In America, there's been a push towards deregulation. In the past, at the federal level, there was a lot of interest in adding transparency, and there were voluntary norms under the Biden administration that have now since been pushed back. California is really the regulatory trendsetter in the US for mandating this transparency. But there's also a suite of legislation on adjacent interventions for deep fakery, about what does it mean to control your likeness.
Right now in the United States, there's a proposal, the NO FAKES Act, so that I could control my face and my voice in an era where that's increasingly manipulated because that's fractured across the States. But in Europe, that's really where we're seeing the attention on this transparency question. The EU AI Act is working on implementing Article 50.
Not to get really technical with terminology, but the question that asks is, how do we mandate this type of transparency so that verification becomes almost a human right across the web, such that you can know what you're seeing? There's this aura of inevitability in technology development that I think we need to push back on. And that's not to be naive about the geopolitical realities or the fact that AI is here.
But I want to make sure that people, real people, whether you're in AI or not, feel they can have a say or post on Reddit or push back or talk to journalists about how they're using this technology, one.
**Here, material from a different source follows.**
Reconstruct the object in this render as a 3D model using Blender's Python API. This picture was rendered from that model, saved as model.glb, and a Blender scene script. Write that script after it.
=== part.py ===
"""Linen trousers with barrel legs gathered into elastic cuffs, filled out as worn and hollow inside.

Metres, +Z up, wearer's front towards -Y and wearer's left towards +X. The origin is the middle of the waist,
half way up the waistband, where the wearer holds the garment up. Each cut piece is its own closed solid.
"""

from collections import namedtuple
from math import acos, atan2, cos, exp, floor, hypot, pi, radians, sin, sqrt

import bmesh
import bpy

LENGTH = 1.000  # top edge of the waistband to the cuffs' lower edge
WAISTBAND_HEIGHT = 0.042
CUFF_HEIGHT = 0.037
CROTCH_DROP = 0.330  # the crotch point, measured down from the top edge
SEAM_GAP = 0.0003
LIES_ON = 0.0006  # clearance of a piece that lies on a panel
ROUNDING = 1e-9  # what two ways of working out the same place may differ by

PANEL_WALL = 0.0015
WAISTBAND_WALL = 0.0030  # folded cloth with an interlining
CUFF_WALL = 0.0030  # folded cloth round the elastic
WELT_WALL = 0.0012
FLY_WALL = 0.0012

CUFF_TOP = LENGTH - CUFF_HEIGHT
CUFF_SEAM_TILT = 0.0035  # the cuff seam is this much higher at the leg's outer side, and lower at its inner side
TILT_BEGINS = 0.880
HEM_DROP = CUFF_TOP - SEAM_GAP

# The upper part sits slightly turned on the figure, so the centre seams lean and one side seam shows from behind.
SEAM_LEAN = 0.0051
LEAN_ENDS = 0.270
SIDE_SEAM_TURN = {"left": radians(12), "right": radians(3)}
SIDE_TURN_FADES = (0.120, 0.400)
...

And, two, those of us who have any position of influence, whether you're a journalist, a video producer, or a human rights official, especially people at the companies, need to not have this sense of resignation, that this is here and therefore we can't do anything about it.
Because I have seen that from some of my peers. And I think there's a fine line between pragmatism and working within constraints, which we embrace, and also shrugging your shoulders and saying: this isn't the world we want, but it's here.
What started as an academic experiment in cutting-edge technology has now grown into a multi-million dollar industry, which is causing real harm to people. We've only just begun to grapple with the consequences of unleashing AI technologies into the wild. In the meantime, they are warping our sense of reality and identity. And as image generation models become better, it will become harder to know what is real and what is not.